In Kinmont's work, the artist interviews Kassel residents about the possibility of thinking of their activities as an art form – and then posts print-outs of these interviews in various public places in Kassel. In short, the artists adopted tools such as interviews and documentary photos that have been used by reporters for centuries.

The meaning of art

And the age-old question of what art is and what it means is raised throughout the heavily theoretical show, where anyone seeking something as benign as beauty will surely be disappointed.

But this sort of challenge is just what Enwezor wanted to create. In doing so, he clearly marks the progression of time and modes of thinking at the turn of the century.
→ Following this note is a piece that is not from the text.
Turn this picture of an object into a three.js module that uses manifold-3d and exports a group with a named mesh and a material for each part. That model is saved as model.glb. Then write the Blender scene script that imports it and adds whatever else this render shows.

Consider Danish artist Jens Haaning, whose work concentrates on conflicts stemming from the social, economic and political conditions in Western socities. In 1994, Haaning installed a loudspeaker in a part of Oslo with a large Turkish population and broadcast jokes in Turkish. The work, which left listeners uncertain about the subject of the jokes and about who was being addressed, is being repeated in Kassel.

Enwezor did not limit the show to up-and-coming artists, however. He also included a smattering of art world stalwarts from Louise Bourgeois and Candida Höfer to Raymond Pettibon and Dieter Roth.

Since the late 1970s, Pettibon’s work has combined language with figural representations dealing with social critique. This work, as well as Roth’s chaotic room installations featuring elaborate collections of objects such as tables and video projectors, remind visitors about the roots of today’s art and leave impressions of times past.

Questions of time

In contrast, Bourgeois’ “Insomnia Drawings” – notebook pages with sketches mostly in red – manage to retain an era of timelessness.

And On Kawara’s “One Million Years” project, an exhaustive documentation of the passage of time that relates to work the Japanese-born artist began in the 1960s, raises questions and draws observations that are in a sense timeless. Or perhaps more valid than ever in today’s fast-paced, information-driven world.